SenatorDALY (South Australia VicePresident of the Executive Council) [11.58]. - There is one point on which I do not wish to be misunderstood. I told the Senate that I was not very much concerned whether this clause was retained - provided that, the postponed clause to whichI have referred is accepted. If that is done I see no particular necessity for this clause. The very fact that mandamus or prohibition is possible was one of the arguments suggested last night in favour of our not introducing anything that was ultra vires of the Parliament or that would attempt to cloak somebody with certain powers.


Senator McLachlan - Where is this provision ultra vires of the Constitution?


Senator DALY - Section 38c itself is not ultra vires. The Commonwealth Parliament gives to the industrial court the right to decide whether it shall procried with an industrial dispute.
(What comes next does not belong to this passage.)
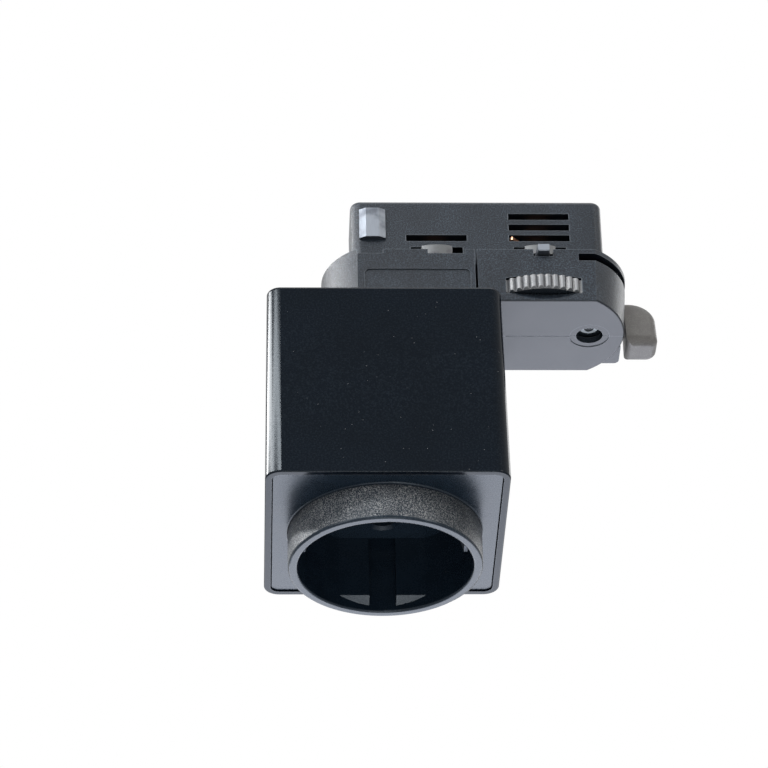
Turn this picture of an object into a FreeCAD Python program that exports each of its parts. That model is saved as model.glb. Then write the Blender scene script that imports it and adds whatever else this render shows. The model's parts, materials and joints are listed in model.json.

Does i lie honorable senator deny that proceedings could be taken to the High Court if a State industrial court declined to proceed with a dispute that was interstate in character?


Senator McLachlan - I suggest that rhey could.


Senator DALY - Of course they could. This section of the act has to be read with the limitations that I have already suggested have to be applied to section 21aa, to the extent that, so far as it is intra vires of this Parliament, we hereby enact that the court shall do so and so. That is its only effect. The honorable senator admits that classes of disputes which would appear to come under this provision could be made the subject matter of mandamus to the High Court; in other words, this particular section would not affect them. We have heard a lot of talk about legal entanglements, [nstead of assisting the Government to put up a barbed wire entanglement to keep out lawyers, the honorable senator suggests that we should pull down some of the wire.


Senator Cox - Why not postpone the clause until clause 12 is dealt with?


Senator DALY - The suggestion is a good one.

Clause postponed.

Clause 33 (Cancellation of award).

Senator SirGEORGE PEARCE (Western Australia) [12.2]. - This is an important clause because its purpose is to repeal section 38d of the principal act which permits of an application to be made by any organization or person interested, or the Registrar, for the cancellation of an award in the case of a lockout or strike. We have already agreed to the deletion of the provisions which provide penalties for strikes and lockouts, but this section is on quite a different plane. It would be farcical to permit an organization of employers or employees to register under the act, go to the court, obtain an award, and then promote a strike or lockout and still re main registered. An organization should make up its mind whether it is to be under the Arbitration Court or not, and, having decided to be under the Arbitration Court and having obtained an award, it should not be entitled to say that it is not going to obey that award. Why should it remain registered under an act with the provisions of which it does not intend to comply?


Senator Daly - Assuming that the Port Adelaide waterside workers were wrong in striking against Judge Beeby's award, would the honorable senator suggest that the award should be cancelled and the workers of Fremantle and Sydney who did not go out on strike be deprived of its benefits.


Senator Sir GEORGE PEARCE - I am speaking of the power to apply for cancellation ; the cancellation itself would naturally be decided upon the circumstances. If section 38d is removed from the act there will be no power to apply for cancellation. Obviously, if shearers in five of the States are working peaceably under an award and the shearers in the sixth State have rejected it, it would not be wise to appeal for the cancellation of the shearers' award; but if the men are striking against an award in every State, then, I contend, opportunity ought to be afforded for an application for the cancellation of the award. Provision is made in sub-section 3 of section 38d, that the order for suspension or cancellation may be limited to persons named therein, to classes of persons of any branch of the organization, or to particular localities, but with the deletion of the section no power would exist to apply for the cancellation of an award as affecting a branch of an organization.


Senator Reid - That power has been exercised in the past.


Senator Sir GEORGE PEARCE - I ask the committee to vote against the clause, and thus retain section 38d.